Real-World Use Case: Portfolio Audit

Imagine you hold 200 ENS names from a 2021 bulk registration. You want to know which names have expired, which have different owner wallets now, and which have text records. A manual single-by-single inspection would take hours. Using the subgraph bulk query, you can retrieve the entire dataset in under 5 seconds:

{
  domains(
    where: {name_in: ["domain1.eth", "domain2.eth", ...]}  // 200 names
  ) {
    name
    owner { id }
    resolvedAddress { id }
    expiryDate
    texts  // returns array of text record keys like 'email', 'url'
  }
}

Then export to a CSV. The bulk lookup tells you instantly: 12 names expired, 3 have changed owners, and 45 have a URL text record.
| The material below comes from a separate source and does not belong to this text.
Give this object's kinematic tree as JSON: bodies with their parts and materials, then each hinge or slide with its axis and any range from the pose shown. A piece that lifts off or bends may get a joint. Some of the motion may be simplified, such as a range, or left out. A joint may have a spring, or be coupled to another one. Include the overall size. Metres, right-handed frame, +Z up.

This information is actionable—you can renew expiring domains, check ownership transfers, or update missing records.

Conclusion

ENS bulk lookup is an essential technique for anyone managing multiple .eth domains. Whether you are a power user, a market analyst, or a developer building an ENS-aware application, mastering bulk resolution saves massive time and resources. The two primary methods—off-chain subgraph queries and on-chain multicalls—cover most needs. Specialized tools like the Ens Generator simplify the process further, while the ENS transfer history feature allows you to trace domain movements at scale.

Start with the subgraph for its speed and simplicity. As your requirements grow, integrate multicall for critical real-time verifications. With bulk lookup, you turn a fragmented, manual chore into a scalable, automated operation. Begin your exploration today by testing a small batch of names against the ENS subgraph—your wallet (and your patience) will thank you.